* _DATA SHOWN_
■ ■ ■

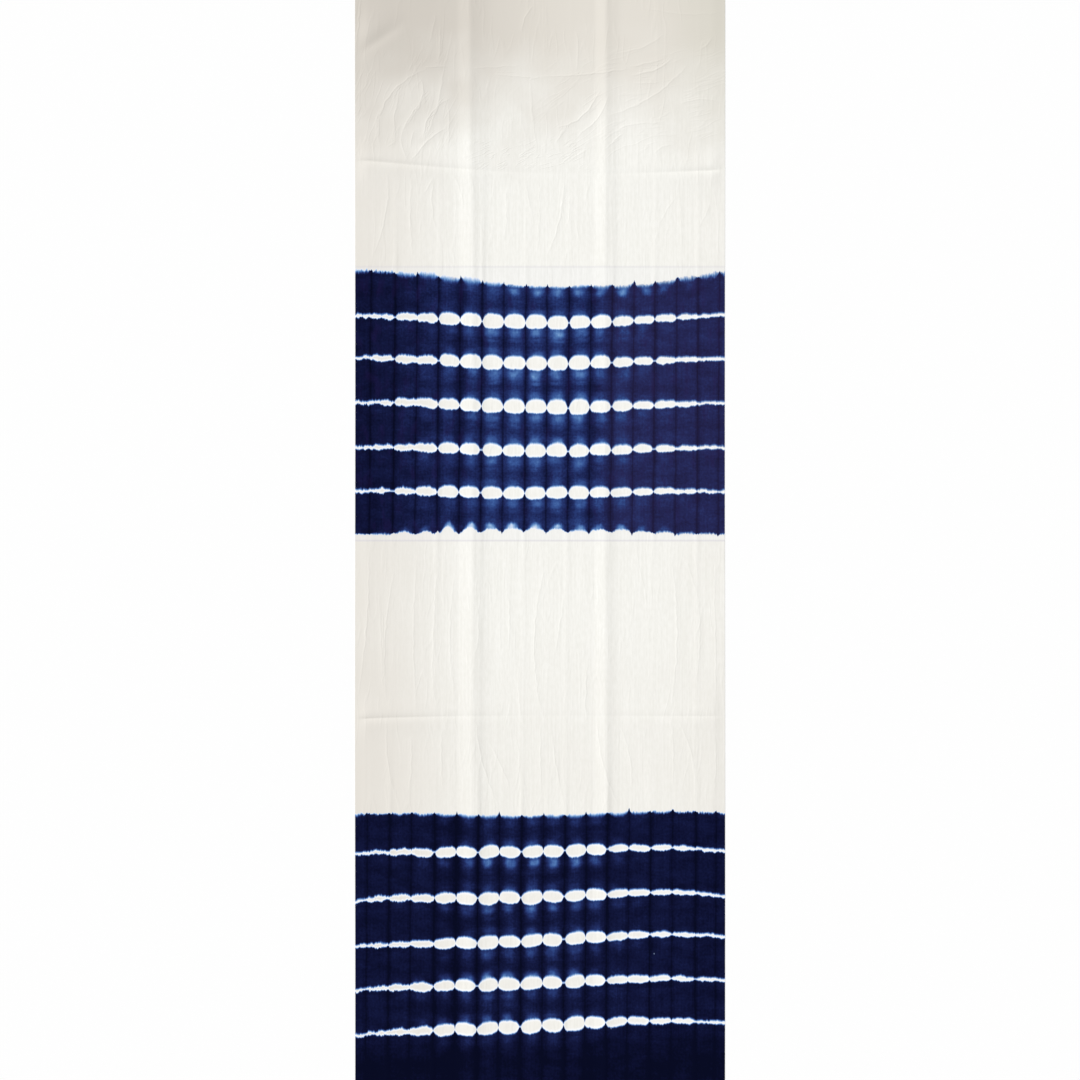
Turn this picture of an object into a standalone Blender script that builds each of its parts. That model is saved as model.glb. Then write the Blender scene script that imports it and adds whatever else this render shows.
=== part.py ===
"""A shibori dyed cotton cloth, lying face up and opened out flat.

The cloth is one woven length with its selvedges at -X and +X and its cut ends at -Y and +Y. It was
pleated lengthwise, bound and dipped in indigo, then pressed, folded in three lengthwise and folded
across. Opened out again it keeps all of those creases, and they are what gives the sheet its relief:

- pleat ridges, one at every second pleat line, with flat strips between them that touch the surface;
- two lengthwise press folds, each an even flank with one beside it that drops and runs out;
- two cross folds, each a groove between two low shoulders;
- a few stray creases near the +Y end, where the cloth was left undyed.

Metres, +Z up. The origin is under the middle of the sheet, on the surface that it lies on.
"""

import math

import bmesh
import bpy

CLOTH_WIDTH = 0.340
CLOTH_LENGTH = 1.000
CLOTH_THICKNESS = 0.001

PLEAT_COUNT = 17
PLEAT_PITCH = 0.02005
FIRST_PLEAT_FROM_LEFT = 0.0125
PLEAT_LEAN = 0.0067
RIDGE_RISE = 0.00038
RIDGE_HALF_WIDTH = 0.0050

# A ridge's rise wanders by this share along two slow waves, in radians a metre, and each ridge
# starts them at its own place.
RIDGE_UNEVENNESS = 0.85
RIDGE_WAVES = (9.0, 4.1)
RIDGE_WAVE_STEPS = (2.4, -1.3)

STRAY_CREASE_HALF_WIDTH = 0.0060
STRAY_CREASE_FADE = 0.7
LEAST_LIFT = 0.00004
SELVEDGE_REST = 0.0090

ROW_SPACING = 0.0340
LEAST_COLUMN_GAP = 0.0021
LEAST_ROW_GAP = 0.0040
FOLD_ROW_REACH = 0.050

# The edges waver inwards by these sizes. The higher the hold, the nearer to the edge it fades out.
SELVEDGE_WAVER = 0.0003
SELVEDGE_HOLD = 12
CUT_END_WAVER = 0.0010
CUT_END_HOLD = 30

COTTON_COLOUR = (0.83, 0.81, 0.77, 1.0)
INDIGO_COLOUR = (0.012, 0.016, 0.085, 1.0)
CLOTH_ROUGHNESS = 0.92

# Lengthwise press folds: crest across the cloth, rise, width of the even flank on its left and of the
# one on its right, which is steep at the crest and runs out.
PRESS_FOLDS = (
    {"crest": -0.0616, "rise": 0.0014, "slow": 0.0138, "steep": 0.0200},
    {"crest": 0.0606, "rise": 0.0012, "slow": 0.0110, "steep": 0.0150},
)

# Cross folds: how far its shoulders stand from the groove, then the groove's place along the cloth and
# the shoulders' rise, both at the left selvedge, in the middle and at the right selvedge.
CROSS_FOLDS = (
    {"shoulder": 0.0065, "along": (0.3492, 0.3368, 0.3400), "rise": (0.0011, 0.0002, 0.0011)},
    {"shoulder": 0.0065, "along": (-0.1645, -0.1613, -0.1617), "rise": (0.0010, 0.0002, 0.0005)},
)

# Stray creases: straight ridges from one place to another, which fade out at both ends.
STRAY_CREASES = (
    {"start": (-0.110, 0.432), "end": (-0.149, 0.377), "rise": 0.0004},
    {"start": (-0.083, 0.405), "end": (-0.121, 0.349), "rise": 0.0004},
    {"start": (-0.045, 0.427), "end": (0.115, 0.442), "rise": 0.0005},
    {"start": (0.009, 0.379), "end": (0.052, 0.412), "rise": 0.0004},
    {"start": (0.055, 0.386), "end": (0.115, 0.415), "rise": 0.0004},
    {"start": (0.032, 0.478), "end": (0.034, 0.432), "rise": 0.0003},
)

# Wavers of the outline: radians a metre along that edge, and where the wave starts.
EDGE_WAVES = {
    "left": (11.0, 0.0),
    "right": (8.0, 1.0),
    "lower": (14.0, 0.6),
    "upper": (17.0, -0.9),
}

# Dyed bands, by the places along the cloth where they end. The second runs to the cut end.
DYED_BANDS = (
    {"upper": 0.2380, "lower": 0.0055},
    {"upper": -0.2520, "lower": -0.5000},
)


def clear_scene():
    for old in list(bpy.data.objects):
        bpy.data.objects.remove(old, do_unlink=True)


def raised_cosine(distance, half_width):
    """1 on the line and 0 from half_width away, with no corner at either."""
    if abs(distance) >= half_width:
        return 0.0
    return 0.5 + 0.5 * math.cos(math.pi * distance / half_width)


def pleat_line(number, along):
    """Where a pleat line crosses, at that place along the cloth. All lines lean a little to one side."""
    first = FIRST_PLEAT_FROM_LEFT - CLOTH_WIDTH / 2
    return first + number * PLEAT_PITCH + PLEAT_LEAN * along


def ridge_lift(across, along):
    """Every second pleat line was folded outwards and stands up as a ridge of uneven height."""
    lift = 0.0
    for number in range(1, PLEAT_COUNT, 2):
        wander = RIDGE_UNEVENNESS
        for wave, step in zip(RIDGE_WAVES, RIDGE_WAVE_STEPS):
            wander *= math.sin(wave * along + step * number)
        distance = across - pleat_line(number, along)
        lift += RIDGE_RISE * (1.0 + wander) * raised_cosine(distance, RIDGE_HALF_WIDTH)
    return lift


def press_fold_lift(across):
    """A lengthwise press fold climbs evenly from the left, and falls away as a square on the right."""
    lift = 0.0
    for fold in PRESS_FOLDS:
        distance = across - fold["crest"]
        if distance < 0:
            lift += fold["rise"] * max(0.0, 1.0 + distance / fold["slow"])
        else:
            lift += fold["rise"] * max(0.0, 1.0 - distance / fold["steep"]) ** 2
    return lift


def across_the_cloth(values, across):
    """The smooth curve through the values at the left selvedge, the middle and the right selvedge."""
    left, middle, right = values
    share = across / (CLOTH_WIDTH / 2)
    return middle + (right - left) / 2 * share + ((left + right) / 2 - middle) * share**2


def cross_fold_lift(across, along):
    """Nothing in the groove, highest at the shoulders beside it, then fading away from them."""
    lift = 0.0
    for fold in CROSS_FOLDS:
        groove = across_the_cloth(fold["along"], across)
        rise = across_the_cloth(fold["rise"], across)
        steps = abs(along - groove) / fold["shoulder"]
        lift += rise * steps * math.exp(1.0 - steps)
    return lift


def stray_crease_lift(across, along):
    lift = 0.0
    for crease in STRAY_CREASES:
        (x0, y0), (x1, y1) = crease["start"], crease["end"]
        length = math.hypot(x1 - x0, y1 - y0)
        run = ((across - x0) * (x1 - x0) + (along - y0) * (y1 - y0)) / length
        aside = ((across - x0) * (y1 - y0) - (along - y0) * (x1 - x0)) / length
        fade = raised_cosine(run - length / 2, STRAY_CREASE_FADE * length)
        lift += crease["rise"] * fade * raised_cosine(aside, STRAY_CREASE_HALF_WIDTH)
    return lift


def rest_share(across):
    """0 on both selvedges, where the cloth lies flat, and 1 from SELVEDGE_REST in."""
    share = min(1.0, (CLOTH_WIDTH / 2 - abs(across)) / SELVEDGE_REST)
    return share**2 * (3.0 - 2.0 * share)


def lift_at(across, along):
    """How far the underside stands off the surface. What is nearly flat is let down flat."""
    lift = rest_share(across) * (
        ridge_lift(across, along)
        + press_fold_lift(across)
        + cross_fold_lift(across, along)
        + stray_crease_lift(across, along)
    )
    return lift if lift > LEAST_LIFT else 0.0


def thinned(places, least_gap):
    """The places in order, without those that crowd the one before. The first and last stay."""
    ordered = sorted(places)
    kept = [ordered[0]]
    for place in ordered[1:-1]:
        if place - kept[-1] >= least_gap and ordered[-1] - place >= least_gap:
            kept.append(place)
    return kept + [ordered[-1]]


def column_places():
    """Columns stand on the selvedges, on the pleat lines, on their ridges and on the press folds."""
    crests = [fold["crest"] for fold in PRESS_FOLDS]
    places = [-CLOTH_WIDTH / 2, SELVEDGE_REST - CLOTH_WIDTH / 2]
    places += [CLOTH_WIDTH / 2 - SELVEDGE_REST, CLOTH_WIDTH / 2]
    for fold in PRESS_FOLDS:
        crest, slow, steep = fold["crest"], fold["slow"], fold["steep"]
        places += [crest - slow, crest - slow / 2, crest]
        places += [crest + steep / 4, crest + steep / 2, crest + steep]
    for number in range(PLEAT_COUNT):
        offsets = (-1.0, -0.5, 0.0, 0.5, 1.0) if number % 2 else (0.0,)
        for offset in offsets:
            place = pleat_line(number, 0.0) + offset * RIDGE_HALF_WIDTH
            if min(abs(place - crest) for crest in crests) > LEAST_COLUMN_GAP:
                places.append(place)
    return thinned(places, LEAST_COLUMN_GAP)


def row_places():
    """Rows stand on the cut ends, the band edges and the cross folds, with even rows between them."""
    places = [-CLOTH_LENGTH / 2, CLOTH_LENGTH / 2]
    for fold in CROSS_FOLDS:
        for steps in (-3.0, -1.8, -1.0, -0.5, 0.0, 0.5, 1.0, 1.8, 3.0):
            places.append(fold["along"][1] + steps * fold["shoulder"])
    for band in DYED_BANDS:
        places += [band["upper"], band["lower"]]
    places = thinned(places, LEAST_ROW_GAP)
    filled = []
    for low, high in zip(places, places[1:]):
        parts = max(1, math.ceil((high - low) / ROW_SPACING))
        filled += [low + (high - low) * part / parts for part in range(parts)]
    return filled + [places[-1]]


def follow_pleats(column, along):
    """Columns lean with the pleat lines, but not at the selvedges or on the press folds."""
    to_crests = [abs(column - fold["crest"]) for fold in PRESS_FOLDS]
    nearest = min([CLOTH_WIDTH / 2 - abs(column)] + to_crests)
    return column + PLEAT_LEAN * along * min(1.0, nearest / PLEAT_PITCH)


def follow_cross_folds(row, across):
    """Rows near a cross fold bend with it."""
    place = row
    for fold in CROSS_FOLDS:
        middle = fold["along"][1]
        bend = across_the_cloth(fold["along"], across) - middle
        place += bend * raised_cosine(row - middle, FOLD_ROW_REACH)
    return place


def edge_waver(edge, size, place):
    wave, start = EDGE_WAVES[edge]
    return size * (0.5 + 0.5 * math.sin(wave * place + start))


def drawn_in(across, along):
    """The point moved in from the full rectangle's edges, by a waver on each."""
    from_left = across / CLOTH_WIDTH + 0.5
    from_lower = along / CLOTH_LENGTH + 0.5
    left = edge_waver("left", SELVEDGE_WAVER, along)
    right = edge_waver("right", SELVEDGE_WAVER, along)
    lower = edge_waver("lower", CUT_END_WAVER, across)
    upper = edge_waver("upper", CUT_END_WAVER, across)
    move_across = left * (1.0 - from_left) ** SELVEDGE_HOLD - right * from_left**SELVEDGE_HOLD
    move_along = lower * (1.0 - from_lower) ** CUT_END_HOLD - upper * from_lower**CUT_END_HOLD
    return across + move_across, along + move_along


def sheet_point(column, row):
    """The underside's point for a column and a row of the sheet."""
    across = follow_pleats(column, row)
    along = follow_cross_folds(row, across)
    lift = lift_at(across, along)
    across, along = drawn_in(across, along)
    return across, along, lift


def make_material(name, colour):
    material = bpy.data.materials.new(name)
    material.use_nodes = True
    shader = material.node_tree.nodes["Principled BSDF"]
    shader.inputs["Base Color"].default_value = colour
    shader.inputs["Roughness"].default_value = CLOTH_ROUGHNESS
    shader.inputs["Metallic"].default_value = 0.0
    material.diffuse_color = colour
    return material


def is_dyed(along):
    return any(band["lower"] < along < band["upper"] for band in DYED_BANDS)


def grid_number(coordinate, count):
    """Which column or row a unit grid's coordinate, from -1 to 1, belongs to. Between two is a half."""
    return (coordinate + 1.0) / 2.0 * (count - 1)


def make_cloth(collection):
    """An open sheet on the folds, given its thickness upwards, so that its flat strips rest."""
    columns, rows = column_places(), row_places()
    bm = bmesh.new()
    bmesh.ops.create_grid(bm, x_segments=len(columns) - 1, y_segments=len(rows) - 1, size=1.0)
    for face in bm.faces:
        below = int(grid_number(face.calc_center_median().y, len(rows)))
        face.material_index = int(is_dyed((rows[below] + rows[below + 1]) / 2))
        face.smooth = True
    for vert in bm.verts:
        column = columns[round(grid_number(vert.co.x, len(columns)))]
        row = rows[round(grid_number(vert.co.y, len(rows)))]
        vert.co = sheet_point(column, row)
    mesh = bpy.data.meshes.new("cloth")
    bm.to_mesh(mesh)
    bm.free()
    mesh.materials.append(make_material("undyed cotton", COTTON_COLOUR))
    mesh.materials.append(make_material("indigo dyed cotton", INDIGO_COLOUR))
    cloth = bpy.data.objects.new("cloth", mesh)
    collection.objects.link(cloth)
    thickness = cloth.modifiers.new("thickness", "SOLIDIFY")
    thickness.thickness = CLOTH_THICKNESS
    thickness.offset = 1.0


def main():
    clear_scene()
    collection = bpy.data.collections.new("shibori cloth")
    bpy.context.scene.collection.children.link(collection)
    make_cloth(collection)


main()
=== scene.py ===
import math
from collections import namedtuple

import bpy
import numpy as np
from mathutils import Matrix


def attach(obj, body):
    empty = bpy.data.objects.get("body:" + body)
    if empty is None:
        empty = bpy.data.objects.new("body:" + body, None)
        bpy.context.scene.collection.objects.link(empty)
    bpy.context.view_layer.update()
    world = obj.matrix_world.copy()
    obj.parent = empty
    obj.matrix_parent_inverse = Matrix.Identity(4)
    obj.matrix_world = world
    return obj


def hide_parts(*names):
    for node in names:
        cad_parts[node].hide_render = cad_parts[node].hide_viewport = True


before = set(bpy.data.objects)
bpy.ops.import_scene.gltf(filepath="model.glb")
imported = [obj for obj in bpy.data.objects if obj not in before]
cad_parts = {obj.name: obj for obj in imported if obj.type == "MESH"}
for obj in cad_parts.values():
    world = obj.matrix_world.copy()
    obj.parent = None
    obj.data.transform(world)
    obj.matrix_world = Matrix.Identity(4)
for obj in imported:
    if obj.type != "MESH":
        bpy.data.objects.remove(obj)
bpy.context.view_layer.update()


def table(columns, rows):
    """Rows whose columns go by these names."""
    Row = namedtuple("Row", columns)
    return [Row(*row) for row in rows]


# Sizes of the cloth, in metres. +X is across it and +Y along it, from the middle of the sheet.
CLOTH_WIDTH = 0.340
CLOTH_LENGTH = 1.000
CLOTH_THICKNESS = 0.00025
MM = 0.001

# Pleats. Their lines are counted from the left selvedge. Even ones are tight folds, and odd ones are
# wide folds, which stand up as ridges. A wander is what hand folding left, in mm off the even pitch.
PLEAT_COUNT = 17
PLEAT_PITCH = 0.02005
FIRST_PLEAT_FROM_LEFT = {"upper band": 0.01388, "lower band": 0.01084}
PLEAT_WANDER = {
    "upper band": (0, 2.2, 2.5, 2.4, 2.3, 2.2, 2.1, 2.4, 2.0, 1.9, 1.7, 1.4, 1.3, 0.6, 0.5, 0.4, 0),
    "lower band": (0, 0.5, 0.4, 1.9, 1.8, 1.7, 1.4, 1.6, 1.6, 1.2, 0.9, 0.2, -0.1, -0.2, -0.1, 1.4, 0),
}
BAND_MIDDLE = {"upper band": 0.147, "lower band": -0.312}
COLUMNS_A_PLEAT = 12
COLUMNS_AT_LEFT = 9
COLUMNS_AT_RIGHT = 4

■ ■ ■

* _YOUR GOAL_
Among the lines of the listing, how many hold the string "that"? Respond with only the number.

* _THE OUTPUT_
8